Published on May 2, 2017        Author: 

On 16 January 2017, Ukraine filed an Application against Russia before the International Court of Justice (‘ICJ’ or ‘the Court’), founding the Court’s jurisdiction (in part) on the compromissory clause (Article 24) of the Terrorism Financing Convention (‘ICSFT’). On the very same day, Ukraine filed a Request for the indication of measures of protection. On 19 April 2017, in respect of the claim based on the ICSFT, the Request was rejected, although the Court did order provisional measures in support of the claim based on CERD.

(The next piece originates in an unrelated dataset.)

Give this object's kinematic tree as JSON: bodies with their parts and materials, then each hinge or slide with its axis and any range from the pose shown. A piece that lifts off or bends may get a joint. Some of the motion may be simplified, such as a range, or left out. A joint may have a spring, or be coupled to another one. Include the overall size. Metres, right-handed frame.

The Application and the Court’s Order on provisional measures (‘Order’) have been the subject of several blog posts, including here,  here and here, and I will not revisit their content.  Instead, I’d like to further consider some of the issues raised by the Court’s refusal to award provisional measures in respect of the ICSFT.  As noted in the terrific post by Vincent-Joel on ‘Terrorism and the World Court’, this dispute presents an important opportunity for the Court not only to clarify the nature of certain counter-terrorism obligations, but equally to interpret the ICSFT in a ‘forward-looking and purposive’ manner which reflects the post-9/11 counter-terrorism climate.  It also bears noting that this case is an opportunity for the Court to address the increasingly common – and increasingly dangerous – State practice of materially supporting non-State armed groups (‘NSAGs’), even if, for jurisdictional reasons, it must do so through the prism of terrorism financing.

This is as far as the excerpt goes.